The law includes measures to enhance the fairness of disciplinary
sanctions for CPAs. Revisions have been made regarding what
constitutes negligence on the part of CPAs when auditing and
certifying financial reports. It is now expressly provided that
representatives from industry, government and academia should each
account for one-third of the CPA Discipline Committee.

Removing duplication

While maintaining the current organisation of Taiwan’s various CPA
associations, the revised law requires the integration of many of
the functional committees that are now duplicated under the Taiwan
Provincial CPA Association, the Taipei City CPA Association and the
Kaohsiung City CPA Association, as well as the NFCPAA. Committees
in charge of matters that are national in scope will now be unified
under the NFCPAA.

In addition, the NFCPAA will also set up a new professional
liability assessment committee. This functional division of labour
and mutual support among the regional associations and NFCPAA will
enable them to operate more efficiently and fulfil their
self-regulatory function more effectively.

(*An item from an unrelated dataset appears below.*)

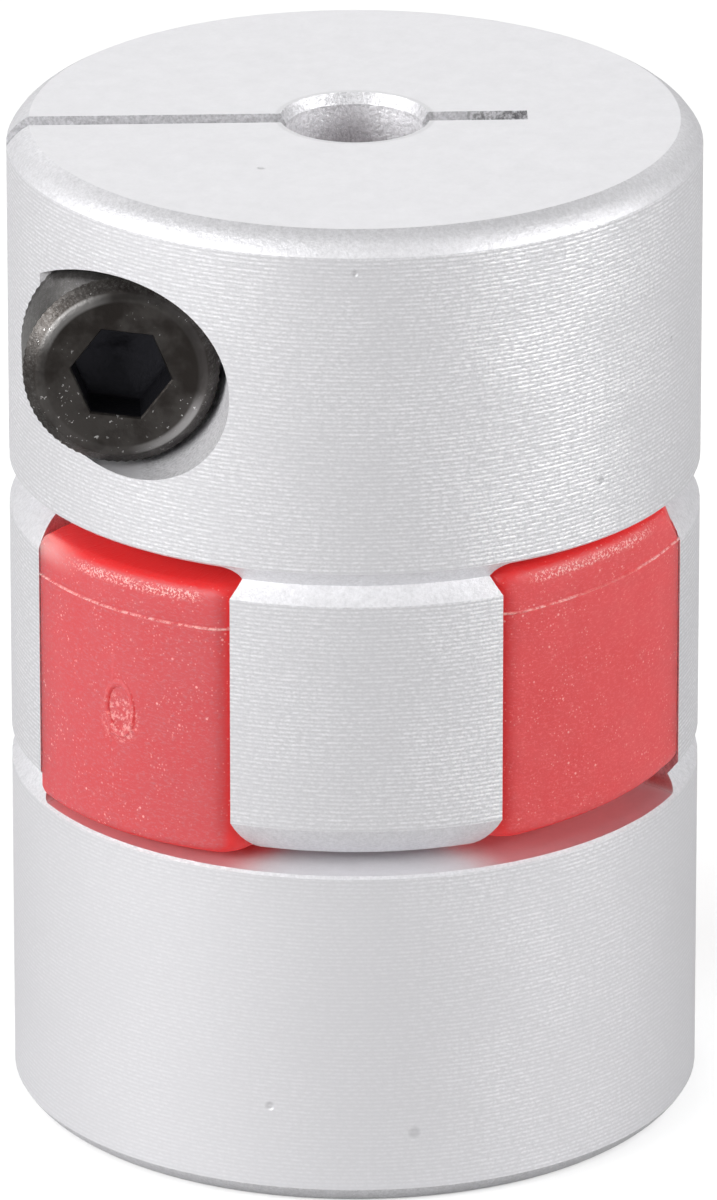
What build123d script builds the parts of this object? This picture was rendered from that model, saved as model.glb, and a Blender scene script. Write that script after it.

Furthermore, the revised law gives CPA associations the freedom to
decide service charges but stipulates that when deciding the
charges they should take into consideration the labour, time and
risk involved.

Overall, the revised CPA law is expected to encourage a change in
the profession’s structure, whereby a greater number of smaller
firms are likely to be subsumed by larger groups. That’s because
the bigger accounting firms can handle the higher liability risk.
Big Four firms audit more than 80 percent of Taiwan’s publicly
listed companies, according to NFCPAA, and the remaining companies
are clients of medium-sized firms. Sole proprietor practices
provide accountancy services for the estimated 1 million SMEs in
Taiwan. By comparison, there are fewer than 3,000 publicly listed
companies in Taiwan. Consolidation beckons.